Toyin Ojih Odutola
Toyin Ojih Odutola (b. 1985, Ife, Nigeria) creates drawings utilizing diverse mediums to emphasize the striated terrain of an image and its formulaic representations. She earned her BA from the University of Alabama in Huntsville and her MFA from California College of the Arts in San Francisco. Ojih Odutola lives and works in New York.
Through black ballpoint pen ink, Toyin Odutola’s drawings question physical and sociopolitical identities as they pertain to skin color. Treating skin as topography, she layers ink as a means of mapping a person’s subjective, individual geography built from real-life experiences. Her interest in surface qualities stems from the history of African textiles, which inspires the artist’s rich textures on flat planes. Concerned with historical representations of black subjects in portraiture, Odutola undermines notions of blackness in her drawings by exploring what it means to look or be perceived as black, as, while drawn in black ink, not all of her subjects are of African descent. More recently, Odutola has begun to look beyond pen ink, working with charcoal and pastels to reflect the cultural diversity and ambition of American cities.

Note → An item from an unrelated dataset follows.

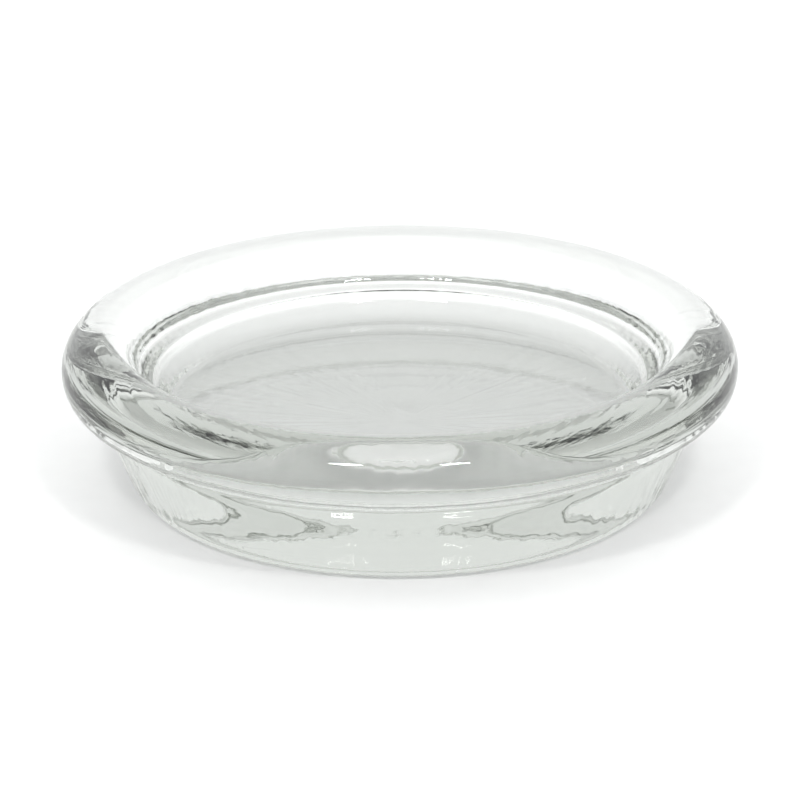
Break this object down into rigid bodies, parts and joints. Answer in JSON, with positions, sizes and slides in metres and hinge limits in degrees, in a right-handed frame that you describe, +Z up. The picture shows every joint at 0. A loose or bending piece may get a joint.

From the SCAD Museum notes on her exhibition, Testing the Name: The artist's unusual approach to the rendering of skin and its textures is an acute and considered comment on the representation of blackness. Her velvet, seductive surfaces claim territory within the art historical canon of portraiture, which historically favored whiteness. Ojih Odutola's radical black skins seemingly bend light, resisting a logical visual comprehension that speaks as complex metaphor.
The artist’s subjects are itinerant, cosmopolitan and, while intentionally not recognizable, drawn partially from her own inner circle. Ojih Odutola places individuals and couples in opulent interiors and rich landscapes, at leisure and in social interactions. Architectural details and objects surrounding her subjects receive equal attention. Of Nigerian descent, she grew up in the American South and developed a seemingly plausible narrative incorporating themes that, in reality, might not be so straightforward. The artist’s choices are a statement and decision to self-determination and, through their representation, bring into reality a hopeful present.